Datzelfde jaar stond ik voor het eerst oog in oog met een rijdende F1. Jonathan Palmer reed in Zandvoort tijdens de Masters een demo in een oude McLaren. Het circuit was toen veel korter dan nu, Palmer was binnen een minuut rond, maar het geluid was oorverdovend en ik vond het prachtig.

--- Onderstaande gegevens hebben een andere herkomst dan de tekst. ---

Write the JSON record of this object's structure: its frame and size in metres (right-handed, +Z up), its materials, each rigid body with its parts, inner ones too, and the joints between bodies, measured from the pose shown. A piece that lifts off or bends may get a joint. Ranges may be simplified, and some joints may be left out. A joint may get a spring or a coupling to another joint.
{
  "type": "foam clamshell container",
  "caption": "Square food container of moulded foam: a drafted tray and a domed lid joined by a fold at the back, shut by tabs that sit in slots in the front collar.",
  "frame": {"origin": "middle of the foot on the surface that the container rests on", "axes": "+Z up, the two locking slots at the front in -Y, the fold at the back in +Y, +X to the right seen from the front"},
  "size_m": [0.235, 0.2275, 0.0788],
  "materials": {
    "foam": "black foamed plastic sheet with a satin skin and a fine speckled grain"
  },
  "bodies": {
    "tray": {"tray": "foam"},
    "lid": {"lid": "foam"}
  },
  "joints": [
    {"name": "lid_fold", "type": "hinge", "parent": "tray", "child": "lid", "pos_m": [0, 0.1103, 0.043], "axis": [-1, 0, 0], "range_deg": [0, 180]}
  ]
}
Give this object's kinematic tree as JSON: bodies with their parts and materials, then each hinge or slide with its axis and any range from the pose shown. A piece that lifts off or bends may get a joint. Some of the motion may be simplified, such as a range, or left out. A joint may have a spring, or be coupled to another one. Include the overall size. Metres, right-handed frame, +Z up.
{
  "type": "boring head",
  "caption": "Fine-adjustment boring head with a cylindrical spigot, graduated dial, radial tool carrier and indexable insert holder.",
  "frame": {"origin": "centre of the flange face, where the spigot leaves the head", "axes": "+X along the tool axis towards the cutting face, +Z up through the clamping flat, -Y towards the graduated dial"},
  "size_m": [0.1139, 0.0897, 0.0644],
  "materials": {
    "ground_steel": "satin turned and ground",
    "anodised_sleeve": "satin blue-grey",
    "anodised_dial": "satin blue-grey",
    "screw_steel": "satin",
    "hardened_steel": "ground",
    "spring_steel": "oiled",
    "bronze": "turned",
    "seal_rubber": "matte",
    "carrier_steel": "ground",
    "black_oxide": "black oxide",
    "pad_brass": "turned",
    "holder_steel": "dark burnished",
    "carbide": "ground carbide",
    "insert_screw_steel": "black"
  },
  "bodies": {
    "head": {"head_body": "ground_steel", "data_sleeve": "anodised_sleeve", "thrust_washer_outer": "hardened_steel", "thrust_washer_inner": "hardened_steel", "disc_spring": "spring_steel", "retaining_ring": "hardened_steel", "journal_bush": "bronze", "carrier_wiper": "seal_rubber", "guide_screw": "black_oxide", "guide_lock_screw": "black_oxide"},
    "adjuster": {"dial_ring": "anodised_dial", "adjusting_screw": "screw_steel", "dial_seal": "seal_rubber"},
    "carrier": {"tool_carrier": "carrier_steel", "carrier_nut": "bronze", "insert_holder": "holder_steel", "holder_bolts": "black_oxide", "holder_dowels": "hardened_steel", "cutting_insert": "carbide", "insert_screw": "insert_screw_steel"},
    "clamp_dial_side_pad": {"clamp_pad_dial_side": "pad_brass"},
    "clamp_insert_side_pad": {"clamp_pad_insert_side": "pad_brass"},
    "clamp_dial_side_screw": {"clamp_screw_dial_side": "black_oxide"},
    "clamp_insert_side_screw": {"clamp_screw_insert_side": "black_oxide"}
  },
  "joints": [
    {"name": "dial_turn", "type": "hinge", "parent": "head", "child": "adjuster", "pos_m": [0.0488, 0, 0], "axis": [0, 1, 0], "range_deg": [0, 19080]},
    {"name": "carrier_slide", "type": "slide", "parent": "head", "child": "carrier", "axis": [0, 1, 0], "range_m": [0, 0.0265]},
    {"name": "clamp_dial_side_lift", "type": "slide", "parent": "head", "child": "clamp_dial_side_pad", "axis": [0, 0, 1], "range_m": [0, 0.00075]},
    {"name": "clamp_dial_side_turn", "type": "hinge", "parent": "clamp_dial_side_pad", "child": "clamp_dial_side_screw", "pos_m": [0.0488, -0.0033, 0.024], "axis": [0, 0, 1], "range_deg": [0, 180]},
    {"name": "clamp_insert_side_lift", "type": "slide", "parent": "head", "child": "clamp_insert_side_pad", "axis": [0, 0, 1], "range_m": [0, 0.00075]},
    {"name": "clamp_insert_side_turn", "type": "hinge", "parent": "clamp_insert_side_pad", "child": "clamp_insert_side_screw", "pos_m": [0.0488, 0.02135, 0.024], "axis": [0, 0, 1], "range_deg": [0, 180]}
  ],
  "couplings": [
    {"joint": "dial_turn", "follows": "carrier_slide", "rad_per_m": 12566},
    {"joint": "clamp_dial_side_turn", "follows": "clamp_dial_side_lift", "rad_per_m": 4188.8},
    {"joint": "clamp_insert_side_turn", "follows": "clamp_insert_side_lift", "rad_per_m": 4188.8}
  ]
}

Mijn allereerste Formule 1-test bezocht ik in 2002. De regels waren toen nog niet zo strak als nu, teams mochten het hele jaar door testen en nodigden regelmatig pers uit. Ik was te gast bij Toyota en alles was geregeld: we kregen ereplaatsen vlak boven de pitbox, teambaas Ove Andersson schoof ’s avonds aan bij het diner en de coureurs Mika Salo en Allan McNish kwamen tussendoor een praatje maaken. In kleine groepjes werden we door de pitbox rondgeleid.

Hoe anders is het nu. Slechts vijftien testdagen per jaar hebben de teams tot hun beschikking, die bovendien allemaal geregisseerd worden door de FIA. In je eentje iets uitproberen op een verlaten circuit is er niet meer bij, een technische vondst verborgen houden voor de rest is bijna onmogelijk.

Vandaar dat de teams hun schaarse testdagen zo efficiënt mogelijk invulllen. Media kunnen ze daarbij missen als kiespijn, maar omdat ook wij onze verhalen moeten schrijven zit het mediacentrum hier in Jerez redelijk vol. Camerabeelden zijn er niet, wie de auto’s wil zien rijden moet ergens langs de baan gaan staan. In de pitstraat worden de garages angstvallig afgeschermd. Alleen als een auto vertrekt of terugkeert gaan de schermen even opzij, daarna is er niets meer te zien. Fotografen hebben maar een paar seconden om de auto in de pits te fotograferen.

Vorig jaar was ik hier ook. Een goede methode om te zien wat de teams precies aan het testen waren, waren toen de felle flow viz-sporen op de auto’s. Dat is olie met een kleurtje die met een spuitbus op een bepaald deel van de auto gespoten werd, om zo de luchtstroom op die delen in beeld te brengen. Ik ben geen aerodynamicus, maar het gaf toch een indicatie van wat er aan de hand was.

Dit jaar is er geen verf te zien. Niet omdat het niet gebruikt wordt, maar omdat de teams ook hier een manier hebben gevonden om een rookgordijn op te trekken. “Het is er nog wel, maar bijna iedereen gebruikt tegenwoordig infrarode verf”, hoorde ik van een engineer. “In de pitbox zetten ze er ultraviolet licht op en pas dan zie je de uitgewaaide verfsporen.”

Formule 1-tests zijn van een media-evenement veranderd in een besloten feestje.